No habrá ruptura ni relevo generacional mientras, en los hechos, se sigan restaurando el pasado autocrático y sus símbolos vivientes. Si alguna misión nos queda por delante es superar, de una vez por todas, la tradición autoritaria, con sus sátrapas y caudillos venerados, y afirmar los valores de una sociedad democrática. 

Esa ha sido la misión que las últimas generaciones debieron asumir como compromiso ético y político. Incapaces de llevarla a cabo, han preferido pactar con lo establecido.  La tarea queda pendiente para las generaciones por venir. 

Pero de éstas no tenemos certeza alguna, no sabemos nada, ni cómo serán, ni cómo pensarán y actuarán, salvo quizá que serán diferentes de nosotros.

Mi padre  me confesó un día que nunca quiso que un hijo suyo viniese al mundo bajo la tiranía y que por esa razón yo nací poco después de la muerte del tirano. Soy feliz de pertenecer a otro tiempo.
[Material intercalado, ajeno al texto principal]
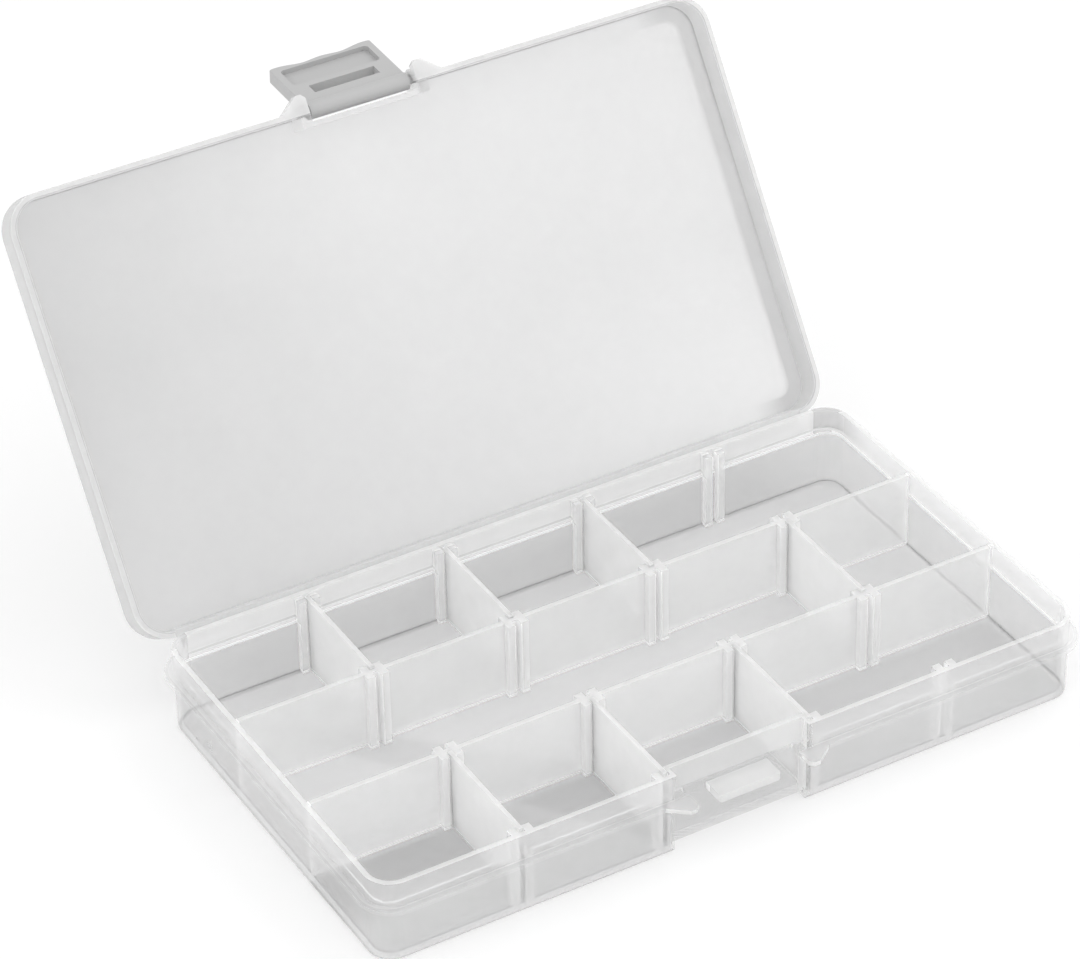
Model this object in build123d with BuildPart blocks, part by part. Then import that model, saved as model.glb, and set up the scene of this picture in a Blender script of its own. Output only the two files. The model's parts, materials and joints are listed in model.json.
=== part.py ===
"""Shallow divided organiser box: a tray with two fixed partitions, a lid on a film hinge,
a snap latch and seven loose cross dividers.

Millimetres. +X runs along the long side, +Y is the hinge side, +Z is up.
The origin is the centre of the tray's underside. Every piece is described where it sits
in the closed box, on a frame that carries it to the open position it is stored in.
"""
import os

from build123d import *

os.makedirs("parts", exist_ok=True)

# ---------- driving dimensions (mm) ----------
box_length = 175.0          # closed box, left to right
box_width = 100.0           # closed box, front to back, without the latch and hinge
corner_r = 8.0              # outer corner of the lid and of the flange
wall = 1.2                  # tray wall
floor_t = 1.2               # tray floor
bite = 0.3                  # how far an added feature sinks into the wall it grows from

# tray
flange_z = 14.7             # top of the flange, which the lid's rim rests on
flange_t = 1.0
step_side = 0.15            # the wall below the flange stands further in: left and right,
step_front = 0.75           # and front and back
bottom_fillet = 0.8

# lid
lid_depth = 7.5             # outside, from the flange up
lid_plate = 1.2
skirt_t = 1.4
lid_fillet = 0.8
skirt_gap = 0.35            # clearance, lid skirt to tray wall
seat_gap = 0.1              # clearance, lid rim to flange
top_gap = 0.5               # clearance, tray rim and dividers to the lid above them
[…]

Gracias a Dios, no cargo culpas ni  complicidades. 

No me eduqué en las escuelas de la dictadura, ni mi espíritu se deformó bajo el patrón del terror y el culto a la personalidad.  Y aunque me tocó crecer durante los oprobiosos Doce Años, he crecido en libertad, amando la disensión y no la sumisión ante el poder, los valores de una democracia siempre insuficiente, siempre más deseada que real, frágil, demasiado frágil, pero innegociable como la más cara de las conquistas.